357 F.Supp.2d 788 (D. N.J. 2005)

CONTRACTS; INTEGRATION CLAUSE—It is well-settled that a party to an agreement cannot, simply by means of a provision in a written instrument, create an absolute defense or prevent introduction of parol evidence in an action based on fraud in the inducement to contract.

A franchisor sought payments from one of its former franchisees and from that franchisee’s principal and guarantor. The franchisee and its related parties sought to avoid liability under the franchise agreement by claiming that the franchisor induced the principal “into entering the agreement by fraud and misrepresentation.” The franchisee’s specific claim was that prior to execution of the franchise or license agreement, a salesman for the franchisor made many promises about the number of hotel reservations that the franchisor’s system would provide to the franchisee’s hotel. The agreement itself contained a number of “special acknowledgments” and disclaimers including that the franchisee had received the franchisor’s Uniform Franchise Offering Circular before it signed the agreement or paid its fee. The agreement and the Offering Circular expressly required the franchisee to disclaim that it had “relied on any oral or written communications from [the franchisor] that [were] not contained in writing in the License Agreement.” These and similar provisions were repeated many times within the agreements and within the Offering Circular.

Four months after the franchisee’s access to the franchisor’s central reservation system began, the franchisor notified the franchisee’s principal that the hotel had not filed any annual reports and it owed a substantial amount of unpaid fees. Subsequently, the franchisor restricted the hotel from the reservation system. It gave the franchisee until a given date to make payments. Four months after the initial demand letter, the franchisee’s principal wrote to the franchisee saying that he “had given numerous notices to you through the various departments and offices of your company that [the franchisor] has not, nor ever has, honored the agreement between” the franchisee and the franchisor. He claimed that the hotel had never been connected to the reservation system and said that because the franchisor “had defaulted on the License, he had terminated the contract ‘from a lack of response’ from [the franchisor].” The franchisee’s allegation, simply put, was that the franchisor had never performed under the various agreements.

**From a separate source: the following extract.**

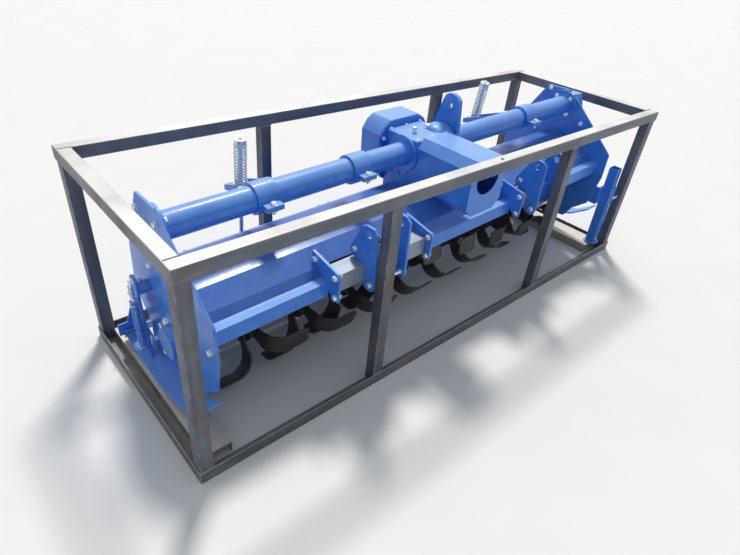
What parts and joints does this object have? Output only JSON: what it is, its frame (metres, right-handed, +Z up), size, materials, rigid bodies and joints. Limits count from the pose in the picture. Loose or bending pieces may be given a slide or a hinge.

After reviewing the law, the Court “conclude[d] that the parol evidence rule does not bar evidence of prior oral communications between the parties, notwithstanding the integration clause and disclaimer of reliance in the License Agreement.” It pointed out that, in New Jersey, “[i]t is well-settled that a party to an agreement cannot, simply by means of a provision in a written instrument, create a absolute defense or prevent the introduction of parol evidence in an action based on fraud in the inducement to contract ... . [W]hile the parol evidence rule operates to prohibit the introduction of oral promises to alter a vary and integrated written instrument, proof of fraud in the inducement is not considered as either additional or substitutionary but rather as indicating that the instrument is, by reason of the fraud, void or voidable.” It went on to say that “the parol evidence rule exception for claims of fraud is not without limits. New Jersey courts distinguish between ‘fraud regarding matters expressly addressed in the integrated writing and fraud regarding matters wholly extraneous to the writing.’” Based on its analysis of the testimony and material submitted to the Court, it “conclude[d] that the exception to the parol evidence rule for fraud claims appli[ed] in [this] case. ... Because the disclaimers of reliance in the License Agreement [were] not sufficiently specific to warrant limiting the exception here, evidence of such communications should be considered by” the Court.